━━ Data shown ━━

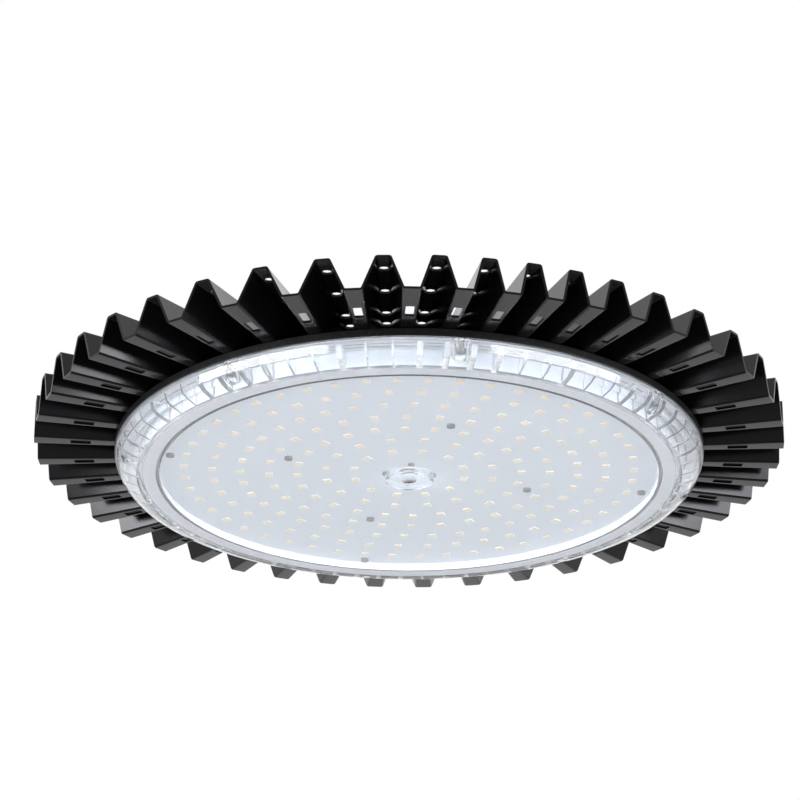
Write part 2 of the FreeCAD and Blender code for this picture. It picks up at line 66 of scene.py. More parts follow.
def selectWhere(piece, kind, test):
    shape = bmesh.from_edit_mesh(piece.data)
    bpy.ops.mesh.select_mode(type=kind)
    bpy.ops.mesh.select_all(action="DESELECT")
    for part in {"VERT": shape.verts, "EDGE": shape.edges, "FACE": shape.faces}[kind]:
        part.select_set(bool(test(part)))
    bmesh.update_edit_mesh(piece.data)


def finished(piece, kind, **settings):
    # adds a modifier, sets it and applies it
    only(piece)
    modifier = piece.modifiers.new(kind.title(), kind)
    for name, value in settings.items():
        setattr(modifier, name, value)
    bpy.ops.object.modifier_apply(modifier=modifier.name)


def primitive(kind, name, **where):
    bpy.ops.object.select_all(action="DESELECT")
    getattr(bpy.ops.mesh, "primitive_" + kind + "_add")(**where)
    piece = bpy.context.object
    piece.name = name
    bpy.ops.object.transform_apply(location=True, rotation=True, scale=True)
    return piece


def outlined(name, points, filled=True):
    # a circle with one vertex for each point, and each vertex put in its place
    fill = "NGON" if filled else "NOTHING"
    piece = primitive("circle", name, vertices=len(points), radius=mm, fill_type=fill)
    for vertex, point in zip(piece.data.vertices, points):
        vertex.co = Vector(point) * mm
    return piece


def lathe(name, profile, steps=128):
    # spins a closed (radius, height) profile round the axis
    piece = outlined(name, [(radius, 0, z) for radius, z in profile], filled=False)
    openEdit(piece)
    bpy.ops.mesh.select_all(action="SELECT")
    bpy.ops.mesh.spin(steps=steps, angle=2 * math.pi, center=(0, 0, 0), axis=(0, 0, 1))
    bpy.ops.mesh.select_all(action="SELECT")
    bpy.ops.mesh.remove_doubles(threshold=mm * 0.002)
    bpy.ops.mesh.delete_loose()
    bpy.ops.mesh.select_all(action="SELECT")
    bpy.ops.mesh.normals_make_consistent(inside=False)
    closeEdit()
    return piece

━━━

**What you will do:**
Copy every line of the material, please, keeping it exactly the same.

**Solved problem:**
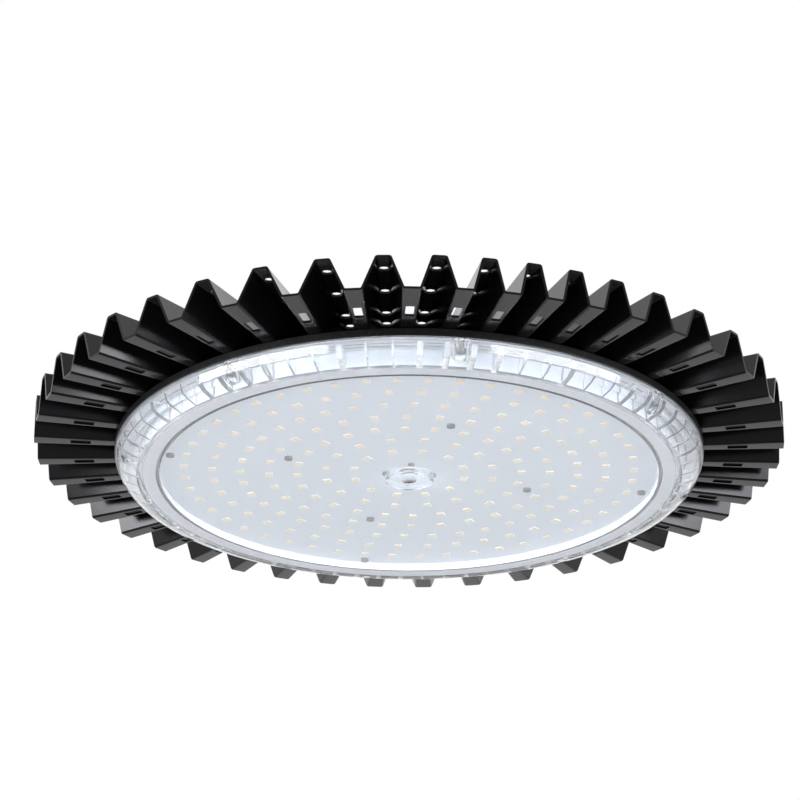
Write part 2 of the FreeCAD and Blender code for this picture. It picks up at line 66 of scene.py. More parts follow.
def selectWhere(piece, kind, test):
    shape = bmesh.from_edit_mesh(piece.data)
    bpy.ops.mesh.select_mode(type=kind)
    bpy.ops.mesh.select_all(action="DESELECT")
    for part in {"VERT": shape.verts, "EDGE": shape.edges, "FACE": shape.faces}[kind]:
        part.select_set(bool(test(part)))
    bmesh.update_edit_mesh(piece.data)


def finished(piece, kind, **settings):
    # adds a modifier, sets it and applies it
    only(piece)
    modifier = piece.modifiers.new(kind.title(), kind)
    for name, value in settings.items():
        setattr(modifier, name, value)
    bpy.ops.object.modifier_apply(modifier=modifier.name)


def primitive(kind, name, **where):
    bpy.ops.object.select_all(action="DESELECT")
    getattr(bpy.ops.mesh, "primitive_" + kind + "_add")(**where)
    piece = bpy.context.object
    piece.name = name
    bpy.ops.object.transform_apply(location=True, rotation=True, scale=True)
    return piece


def outlined(name, points, filled=True):
    # a circle with one vertex for each point, and each vertex put in its place
    fill = "NGON" if filled else "NOTHING"
    piece = primitive("circle", name, vertices=len(points), radius=mm, fill_type=fill)
    for vertex, point in zip(piece.data.vertices, points):
        vertex.co = Vector(point) * mm
    return piece


def lathe(name, profile, steps=128):
    # spins a closed (radius, height) profile round the axis
    piece = outlined(name, [(radius, 0, z) for radius, z in profile], filled=False)
    openEdit(piece)
    bpy.ops.mesh.select_all(action="SELECT")
    bpy.ops.mesh.spin(steps=steps, angle=2 * math.pi, center=(0, 0, 0), axis=(0, 0, 1))
    bpy.ops.mesh.select_all(action="SELECT")
    bpy.ops.mesh.remove_doubles(threshold=mm * 0.002)
    bpy.ops.mesh.delete_loose()
    bpy.ops.mesh.select_all(action="SELECT")
    bpy.ops.mesh.normals_make_consistent(inside=False)
    closeEdit()
    return piece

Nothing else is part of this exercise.